▶ [WHAT YOU HAVE TO DO]:
Below are some records. Copy every line in them that holds "part".
▶
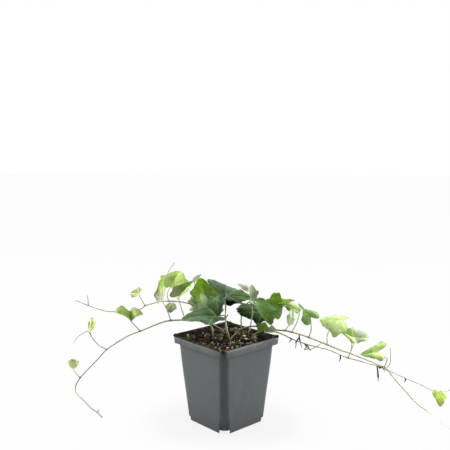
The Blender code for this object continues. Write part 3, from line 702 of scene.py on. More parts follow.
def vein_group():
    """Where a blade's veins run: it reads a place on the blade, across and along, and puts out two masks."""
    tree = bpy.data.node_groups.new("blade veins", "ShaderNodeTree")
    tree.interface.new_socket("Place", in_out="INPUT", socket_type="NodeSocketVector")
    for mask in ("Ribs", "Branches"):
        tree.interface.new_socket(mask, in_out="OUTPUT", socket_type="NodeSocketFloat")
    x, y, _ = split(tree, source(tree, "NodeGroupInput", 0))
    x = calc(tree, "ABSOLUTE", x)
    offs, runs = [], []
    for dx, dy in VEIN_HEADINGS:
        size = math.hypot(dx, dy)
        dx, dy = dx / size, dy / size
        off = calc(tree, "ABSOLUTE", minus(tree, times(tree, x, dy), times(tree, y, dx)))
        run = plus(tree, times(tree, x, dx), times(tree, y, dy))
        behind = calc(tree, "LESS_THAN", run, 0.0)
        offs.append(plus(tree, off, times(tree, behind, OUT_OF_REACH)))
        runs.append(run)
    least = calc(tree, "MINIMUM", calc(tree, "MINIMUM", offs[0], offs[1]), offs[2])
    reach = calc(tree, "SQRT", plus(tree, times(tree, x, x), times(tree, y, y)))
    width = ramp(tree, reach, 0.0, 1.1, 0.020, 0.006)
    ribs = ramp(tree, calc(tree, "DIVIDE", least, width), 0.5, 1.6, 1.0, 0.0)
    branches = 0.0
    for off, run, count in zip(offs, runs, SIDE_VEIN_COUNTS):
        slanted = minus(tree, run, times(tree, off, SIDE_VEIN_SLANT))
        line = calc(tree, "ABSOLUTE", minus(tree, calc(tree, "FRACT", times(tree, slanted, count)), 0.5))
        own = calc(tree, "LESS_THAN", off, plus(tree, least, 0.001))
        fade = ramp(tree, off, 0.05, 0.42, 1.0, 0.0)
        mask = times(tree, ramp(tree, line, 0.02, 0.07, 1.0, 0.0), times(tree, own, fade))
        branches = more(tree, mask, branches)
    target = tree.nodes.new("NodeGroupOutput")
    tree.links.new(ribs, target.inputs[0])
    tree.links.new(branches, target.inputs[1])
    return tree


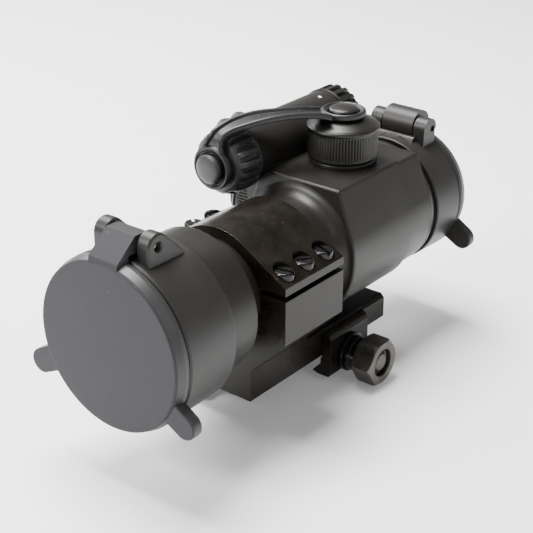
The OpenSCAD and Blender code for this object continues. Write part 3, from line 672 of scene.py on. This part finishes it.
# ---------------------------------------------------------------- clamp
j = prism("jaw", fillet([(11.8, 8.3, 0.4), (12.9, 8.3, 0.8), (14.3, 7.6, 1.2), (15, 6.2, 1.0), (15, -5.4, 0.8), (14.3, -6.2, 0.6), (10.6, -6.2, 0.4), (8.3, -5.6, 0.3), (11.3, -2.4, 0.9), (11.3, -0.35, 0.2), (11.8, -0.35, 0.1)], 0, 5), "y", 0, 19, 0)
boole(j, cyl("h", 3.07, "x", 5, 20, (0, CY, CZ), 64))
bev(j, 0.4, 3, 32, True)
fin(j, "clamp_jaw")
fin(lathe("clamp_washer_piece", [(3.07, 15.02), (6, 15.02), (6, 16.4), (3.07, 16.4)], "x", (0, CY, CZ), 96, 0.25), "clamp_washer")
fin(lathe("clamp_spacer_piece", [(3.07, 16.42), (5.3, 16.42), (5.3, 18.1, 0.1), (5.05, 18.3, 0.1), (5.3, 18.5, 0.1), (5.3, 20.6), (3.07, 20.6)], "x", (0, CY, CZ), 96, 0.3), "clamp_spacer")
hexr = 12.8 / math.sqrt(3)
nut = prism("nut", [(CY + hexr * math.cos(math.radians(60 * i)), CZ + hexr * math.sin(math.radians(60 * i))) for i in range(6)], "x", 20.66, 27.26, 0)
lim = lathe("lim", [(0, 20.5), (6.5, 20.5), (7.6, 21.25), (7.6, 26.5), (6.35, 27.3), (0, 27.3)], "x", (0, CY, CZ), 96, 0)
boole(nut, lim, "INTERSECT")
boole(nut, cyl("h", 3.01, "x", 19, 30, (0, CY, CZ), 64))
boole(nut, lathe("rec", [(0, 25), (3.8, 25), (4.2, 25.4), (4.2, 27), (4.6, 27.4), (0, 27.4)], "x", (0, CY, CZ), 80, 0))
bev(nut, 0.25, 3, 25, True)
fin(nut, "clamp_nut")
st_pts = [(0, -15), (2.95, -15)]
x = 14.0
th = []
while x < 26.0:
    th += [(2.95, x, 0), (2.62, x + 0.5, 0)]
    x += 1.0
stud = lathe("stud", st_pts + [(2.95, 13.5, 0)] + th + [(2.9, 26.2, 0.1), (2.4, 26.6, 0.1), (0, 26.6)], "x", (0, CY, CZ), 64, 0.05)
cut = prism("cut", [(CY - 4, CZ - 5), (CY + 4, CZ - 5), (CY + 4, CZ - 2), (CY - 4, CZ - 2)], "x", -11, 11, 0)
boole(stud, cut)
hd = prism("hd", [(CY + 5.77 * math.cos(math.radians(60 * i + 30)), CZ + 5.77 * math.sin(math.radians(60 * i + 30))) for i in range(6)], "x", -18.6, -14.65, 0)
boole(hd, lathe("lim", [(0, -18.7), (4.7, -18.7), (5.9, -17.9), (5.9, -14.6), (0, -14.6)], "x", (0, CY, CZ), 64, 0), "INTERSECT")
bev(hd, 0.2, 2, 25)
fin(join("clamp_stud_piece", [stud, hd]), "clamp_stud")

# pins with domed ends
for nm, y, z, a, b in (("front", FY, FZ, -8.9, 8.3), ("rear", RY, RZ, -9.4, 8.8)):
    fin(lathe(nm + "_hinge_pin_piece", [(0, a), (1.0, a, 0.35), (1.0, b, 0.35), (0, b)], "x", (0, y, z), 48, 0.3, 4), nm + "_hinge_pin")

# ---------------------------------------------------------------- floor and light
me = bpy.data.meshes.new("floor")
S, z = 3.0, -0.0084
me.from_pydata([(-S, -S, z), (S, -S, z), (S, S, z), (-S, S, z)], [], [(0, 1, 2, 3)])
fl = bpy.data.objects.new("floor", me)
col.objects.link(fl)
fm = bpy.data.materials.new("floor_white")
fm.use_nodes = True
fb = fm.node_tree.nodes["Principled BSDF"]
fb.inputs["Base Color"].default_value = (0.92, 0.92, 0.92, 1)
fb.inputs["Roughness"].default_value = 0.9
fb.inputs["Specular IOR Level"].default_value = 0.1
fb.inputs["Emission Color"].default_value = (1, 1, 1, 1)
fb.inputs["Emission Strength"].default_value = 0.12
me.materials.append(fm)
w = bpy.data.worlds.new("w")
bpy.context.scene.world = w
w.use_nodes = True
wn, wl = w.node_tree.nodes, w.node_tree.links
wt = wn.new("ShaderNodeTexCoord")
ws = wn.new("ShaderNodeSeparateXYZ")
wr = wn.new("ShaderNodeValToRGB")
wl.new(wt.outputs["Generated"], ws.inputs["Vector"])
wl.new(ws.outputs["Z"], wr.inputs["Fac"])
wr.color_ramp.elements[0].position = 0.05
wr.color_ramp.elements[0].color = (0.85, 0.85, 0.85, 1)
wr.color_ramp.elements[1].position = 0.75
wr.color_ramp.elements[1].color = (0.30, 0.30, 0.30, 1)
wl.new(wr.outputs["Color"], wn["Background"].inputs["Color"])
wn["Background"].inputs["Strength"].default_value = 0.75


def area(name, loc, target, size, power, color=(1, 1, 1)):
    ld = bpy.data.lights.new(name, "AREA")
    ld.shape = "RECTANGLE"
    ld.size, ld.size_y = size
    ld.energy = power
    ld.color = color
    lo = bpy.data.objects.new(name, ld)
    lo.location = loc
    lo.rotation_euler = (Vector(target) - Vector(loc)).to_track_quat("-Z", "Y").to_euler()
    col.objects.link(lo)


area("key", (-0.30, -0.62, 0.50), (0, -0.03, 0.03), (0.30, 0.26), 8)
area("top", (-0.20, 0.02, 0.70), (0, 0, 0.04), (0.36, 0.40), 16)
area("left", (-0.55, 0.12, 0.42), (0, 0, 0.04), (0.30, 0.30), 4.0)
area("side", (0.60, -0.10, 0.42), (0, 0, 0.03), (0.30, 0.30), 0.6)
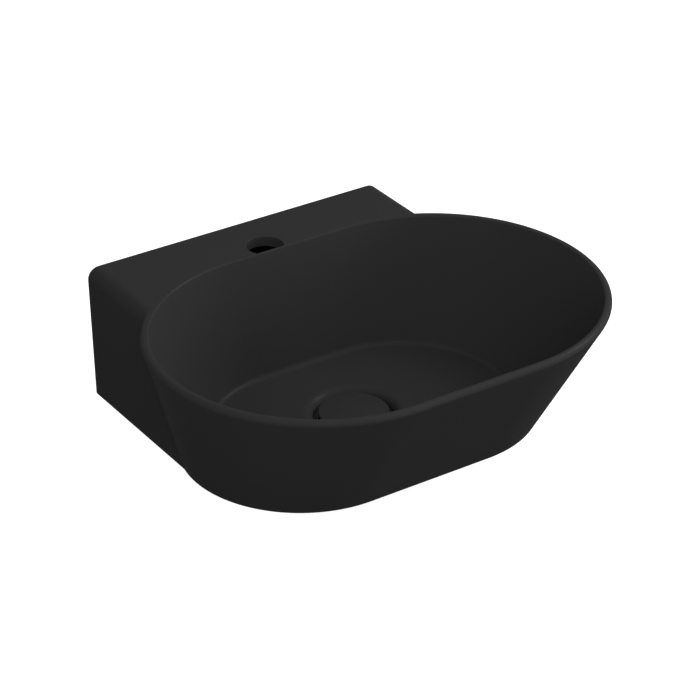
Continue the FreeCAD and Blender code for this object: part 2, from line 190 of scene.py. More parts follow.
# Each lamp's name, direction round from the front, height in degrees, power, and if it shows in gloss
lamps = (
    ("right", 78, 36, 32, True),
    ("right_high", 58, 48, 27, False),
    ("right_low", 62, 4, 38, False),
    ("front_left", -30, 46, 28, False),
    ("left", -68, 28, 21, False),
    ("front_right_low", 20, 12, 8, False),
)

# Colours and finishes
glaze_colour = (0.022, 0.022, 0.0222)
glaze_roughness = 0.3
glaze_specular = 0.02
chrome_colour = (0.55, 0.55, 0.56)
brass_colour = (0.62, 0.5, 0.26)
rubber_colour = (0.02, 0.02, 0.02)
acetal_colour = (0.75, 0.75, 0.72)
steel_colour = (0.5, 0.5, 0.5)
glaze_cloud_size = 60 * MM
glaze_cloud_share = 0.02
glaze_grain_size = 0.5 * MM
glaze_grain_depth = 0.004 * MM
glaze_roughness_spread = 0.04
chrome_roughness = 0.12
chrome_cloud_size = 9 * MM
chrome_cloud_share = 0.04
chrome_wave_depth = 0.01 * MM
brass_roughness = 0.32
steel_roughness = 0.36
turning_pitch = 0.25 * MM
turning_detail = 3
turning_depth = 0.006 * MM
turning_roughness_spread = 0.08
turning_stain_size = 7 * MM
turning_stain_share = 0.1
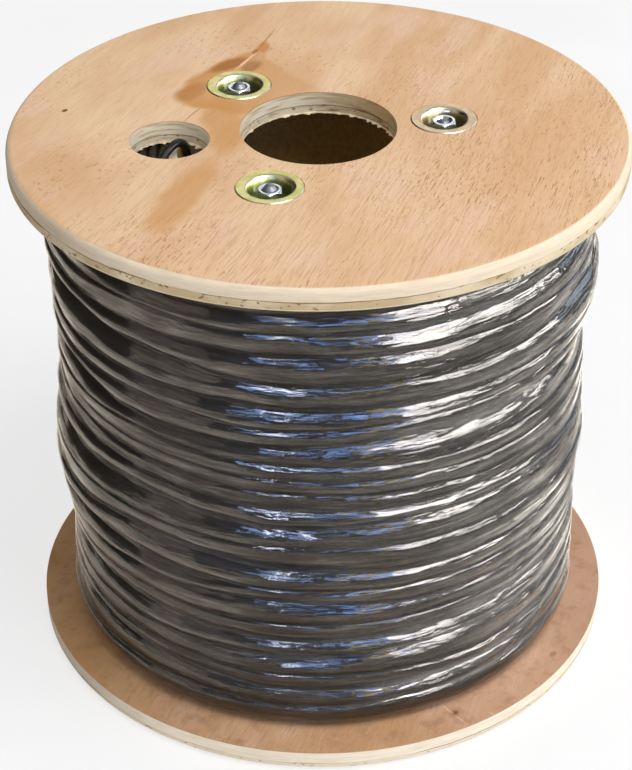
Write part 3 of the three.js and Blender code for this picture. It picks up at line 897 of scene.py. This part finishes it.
◀
▶ [FINISHED TASK]:
The Blender code for this object continues. Write part 3, from line 702 of scene.py on. More parts follow.
The OpenSCAD and Blender code for this object continues. Write part 3, from line 672 of scene.py on. This part finishes it.
Continue the FreeCAD and Blender code for this object: part 2, from line 190 of scene.py. More parts follow.
Write part 3 of the three.js and Blender code for this picture. It picks up at line 897 of scene.py. This part finishes it.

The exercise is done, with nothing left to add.